Work instructions: Copy exactly the lines from the start of the data below through the one that carries "import Sketcher", and only those.
** START OF Given material **
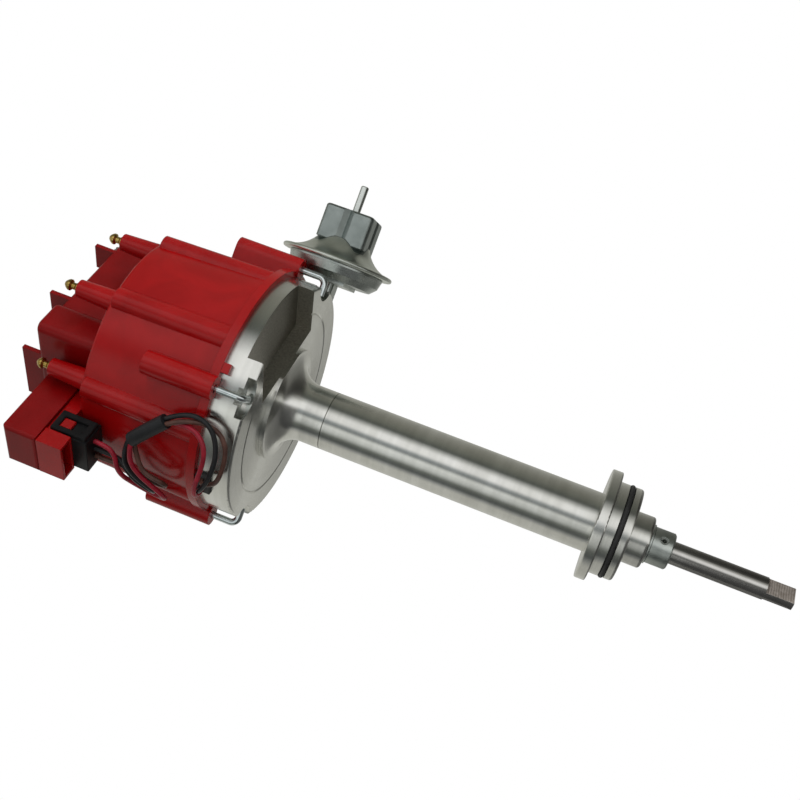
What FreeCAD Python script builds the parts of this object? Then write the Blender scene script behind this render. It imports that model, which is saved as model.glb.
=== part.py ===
import FreeCAD, Part
import math
import operator
import os
import Sketcher

# Ignition distributor for a V8 with a long machined housing, millimetres, +Z up.
# The origin is on the shaft's axis, in the plane of the flange's seat on the engine.
# The cap's azimuths are counted from +X towards +Y, and the vacuum canister lies along +X.

# Driving sizes: every one is a cell of the sheet, with its own name.
SIZES = {
    # Mounting end of the housing
    "flange_radius": 31.1,
    "flange_thickness": 6.0,
    "flange_edge_round": 0.8,
    "pilot_radius": 26.1,
    "pilot_length": 13.5,
    "pilot_round": 1.5,
    "ring_groove_top": 5.5,
    "ring_groove_width": 3.4,
    "ring_groove_depth": 2.6,
    "ring_radius": 1.55,
    "spigot_radius": 14.5,
    "spigot_length": 11.2,
    "spigot_round": 1.6,
    # Column and bowl of the housing
    "column_radius": 16.8,
    "column_bore": 10.5,
    "flare_radius": 14.0,
    "boss_radius": 33.0,
    "boss_height": 2.4,
    "bowl_height": 18.6,
    "bowl_radius": 69.4,
    "bowl_edge_round": 1.5,
    "bowl_ring_inset": 15.4,
    "bowl_ring_groove": 0.8,
    "bowl_depth": 13.3,
    "bowl_floor_inset": 9.9,
    "bowl_wall_inset": 5.4,
    "bowl_step_depth": 5.5,
    "bowl_rim": 209.5,
    "register_inset": 2.5,
    "register_height": 3.0,
    "recess_azimuth": -46.5,
    "recess_chord": 31.6,
    "recess_half_length": 31.0,
    "recess_roof_drop": 9.2,
    "recess_skin": 1.5,
    "recess_corner": 3.0,
    "latch_pocket_radius": 12.5,
    "latch_pocket_depth": 4.7,
    "latch_slot_width": 9.0,
    "latch_slot_depth": 7.3,
    "latch_slot_inset": 6.4,
    "hub_radius": 12.0,
    "hub_drop": 2.1,
    "hub_shoulder_radius": 17.0,
    "hub_shoulder_drop": 7.5,
    # Shaft and drive end
    "shaft_radius": 6.25,
    "journal_radius": 6.45,
    "shaft_bottom": -105.0,
    "shaft_rise": 26.5,
    "tang_height": 15.3,
    "tang_thickness": 5.0,
    "bush_radius": 10.5,
    "bush_length": 28.0,
    "bush_inset": 1.0,
    "washer_thickness": 0.9,
    "washer_radius": 11.0,
    "collar_radius": 10.15,
    "collar_length": 11.4,
    "pin_radius": 2.3,
    "pin_bore": 1.2,
    "shaft_turn": 30.4,
    "tang_turn": 20.9,
    "collar_chamfer": 0.8,
    "running_gap": 0.05,
    "end_gap": 0.3,
    # Cap
    "rim_overhang": 3.4,
    "rim_height": 5.0,
    "cap_foot_inset": 0.2,
    "cap_edge_round": 2.5,
    "cap_draft": 3.2,
    "cap_height": 73.5,
    "cap_wall": 3.6,
    "cap_top_wall": 3.2,
    "tower_inset": 7.4,
    "tower_count": 8,
    "first_tower_azimuth": 22.5,
    "tower_radius": 6.4,
    "tower_height": 22.0,
    "tower_taper": 3.0,
    "rib_radius": 8.2,
    "rib_inset": 5.0,
    "rib_taper": 1.4,
    "inner_post_radius": 5.0,
    "inner_post_inset": 3.6,
    "inner_post_hang": 21.0,
    "button_boss_radius": 8.0,
    "button_boss_depth": 9.0,
    "button_radius": 3.0,
    "lug_radius": 6.4,
    "lug_hang": 1.3,
    "lug_rise": 38.5,
    "lug_shelf": 4.0,
    "lug_bore": 4.4,
    "locating_tab_azimuth": -81.0,
    "locating_tab_width": 5.5,
    "locating_tab_height": 4.2,
    # Spark terminals
    "terminal_height": 8.6,
    "terminal_ring": 2.9,
    "terminal_bulb": 3.1,
    "terminal_neck": 1.9,
    "terminal_nose": 2.4,
    "terminal_stem": 2.5,
    "electrode_half_width": 2.2,
    "electrode_hang": 30.5,
    "electrode_depth": 11.0,
    "electrode_reach": 5.0,
    # Coil cover, measured along and across its own long axis
    "cover_azimuth": -135.0,
    "cover_height": 36.0,
    "cover_back": -46.0,
    "cover_front": 46.0,
    "cover_half_width": 35.0,
    "cover_round": 5.0,
    "cover_wall": 2.5,
    "cover_gap": 0.2,
    "bulge_back": 24.0,
    "bulge_half_width": 40.5,
    "flap_thickness": 2.6,
    "flap_height": 11.0,
    "flap_inner": 19.0,
    "rear_flap": -32.0,
    "middle_flap": 14.6,
    "end_flap": 44.0,
    "end_flap_half_width": 17.7,
    "hood_inner": 44.0,
    "hood_overhang": 10.5,
    "hood_half_width": 13.5,
    "hood_lift": 6.5,
    "hood_rise": 26.0,
    "hood_round": 2.0,
    "cover_screw_back": -39.0,
    "cover_screw_front": 37.0,
    "cover_screw_side": 27.0,
    "screw_radius": 2.2,
    "screw_head_radius": 4.0,
    "screw_head_height": 2.6,
    "screw_slot": 1.0,
    "inner_screw_radius": 1.6,
    # Coil under the cover
    "coil_half_length": 26.0,
    "coil_half_width": 21.0,
    "coil_lift": 2.2,
    "coil_height": 29.8,
    "coil_leg": 9.0,
    "coil_plate": 8.0,
    "seal_radius": 13.0,
    # Connector under the hood
    "connector_half_width": 12.5,
    "connector_drop": 8.5,
    "connector_arm_drop": 2.0,
    "connector_wall": 1.6,
    "plug_depth": 15.5,
    "plug_half_width": 11.8,
    "plug_drop": 17.0,
    "plug_lever_rise": 5.0,
    "lever_thickness": 1.6,
    "lever_slot_width": 2.4,
    "lever_gap": 2.2,
    "wire_seat": 4.0,
    "wire_spacing": 6.0,
    "wire_radius": 1.35,
    # Grommet and sleeve of the harness
    "tubing_radius": 4.1,
    "tubing_wall": 0.4,
    "grommet_azimuth": -137.0,
    "wire_entry_drop": 4.1,
    "wire_entry_spacing": 4.4,
    "grommet_width": 15.0,
    "grommet_depth": 8.5,
    "grommet_stand": 2.6,
    "grommet_round": 2.0,
    # Latches
    "latch_stand": 5.1,
    "latch_rod_radius": 2.0,
    "latch_foot_lift": 2.3,
    "latch_foot_length": 10.0,
    "latch_bend": 4.2,
    "latch_head_recess": 4.5,
    "latch_head_height": 3.0,
    "latch_head_radius": 4.1,
    "spring_wire": 0.5,
    "latch_spring_radius": 3.3,
    # Vacuum advance
    "canister_offset": 30.0,
    "canister_drop": 11.5,
    "canister_stand": 16.6,
    "canister_rim_radius": 34.0,
    "canister_rim": 2.6,
    "flare_start": 31.4,
    "flare_curve": 21.0,
    "canister_skin": 1.2,
    "cone_length": 15.7,
    "canister_box_half": 15.0,
    "box_length": 16.3,
    "box_corner": 3.4,
    "crease_width": 4.6,
    "crease_depth": 2.2,
    "nipple_radius": 2.35,
    "nipple_length": 17.0,
    "nipple_bore": 1.3,
    "nipple_chamfer": 0.5,
    "vacuum_spring_radius": 7.0,
    "cup_depth": 9.5,
    "cup_radius": 27.5,
    "rod_radius": 1.5,
    "rod_stroke": 4.0,
    "rod_start": 3.5,
    "rod_eye": 4.0,
    "bracket_thickness": 2.0,
    "bracket_drop": 12.0,
    "bracket_start": 14.0,
    "bracket_end": 46.0,
    "tongue_start": 33.5,
    "tongue_end": 43.5,
    "tongue_inner": 25.0,
    "tongue_screw": 38.0,
    "tongue_screw_step": 8.0,
    # Pick-up
    "plate_radius": 38.0,
    "plate_thickness": 1.6,
    "plate_pin_radius": 1.5,
    "pin_play": 0.6,
    "magnet_inner": 27.5,
    "magnet_height": 5.0,
    "winding_inner": 20.5,
    "winding_outer": 27.0,
    "pole_inner": 19.6,
    "pole_tooth_radius": 17.6,
    "pole_thickness": 1.8,
    "tooth_half_width": 1.6,
    # Advance mechanism and rotor
    "sleeve_radius": 9.0,
    "core_radius": 14.6,
    "core_tooth_radius": 17.0,
    "core_height": 5.0,
    "base_rise": 12.5,
    "base_thickness": 2.4,
    "base_radius": 29.0,
    "weight_pivot": 20.0,
    "weight_thickness": 3.2,
    "weight_reach": 17.0,
    "weight_width": 6.0,
    "pivot_radius": 2.5,
    "cam_thickness": 3.0,
    "cam_half_length": 12.0,
    "cam_half_width": 12.0,
    "rotor_rise": 16.0,
    "rotor_radius": 31.0,
    "rotor_height": 16.0,
    "rotor_wall": 2.4,
    "rotor_hub": 13.0,
    "rotor_screw_circle": 22.0,
    "blade_reach": 48.5,
    "blade_thickness": 1.5,
    "blade_half_width": 4.5,
    # Electronics on the bowl's floor
    "module_azimuth": 200.0,
    "module_radius": 46.0,
    "module_length": 40.0,
    "module_width": 19.0,
    "module_height": 5.5,
    "capacitor_azimuth": 115.0,
    "capacitor_radius": 48.0,
    "capacitor_body": 5.5,
    "capacitor_length": 26.0,
}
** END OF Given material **
Exercise result:
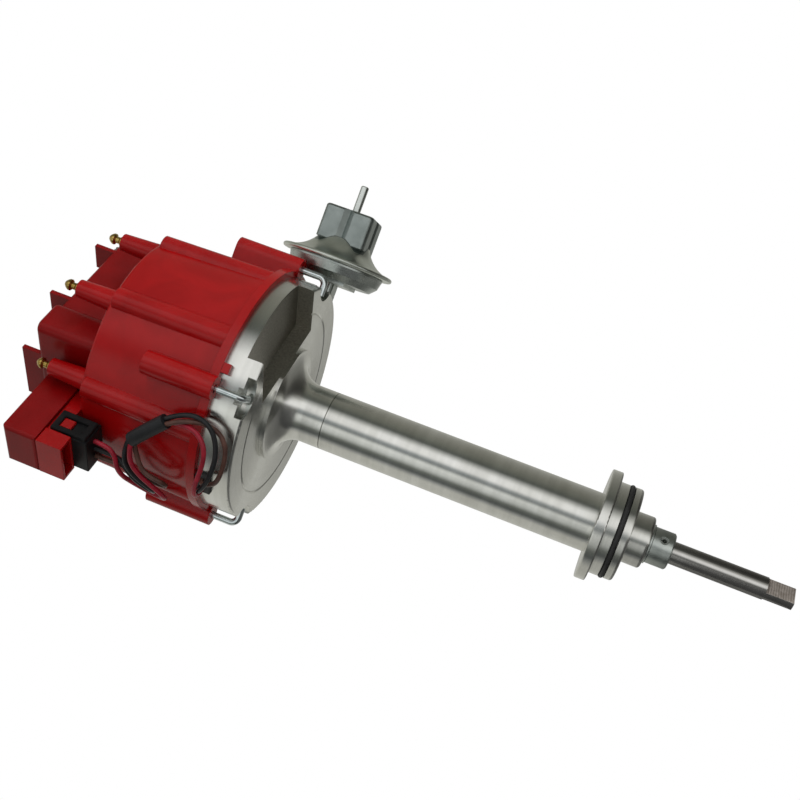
What FreeCAD Python script builds the parts of this object? Then write the Blender scene script behind this render. It imports that model, which is saved as model.glb.
=== part.py ===
import FreeCAD, Part
import math
import operator
import os
import Sketcher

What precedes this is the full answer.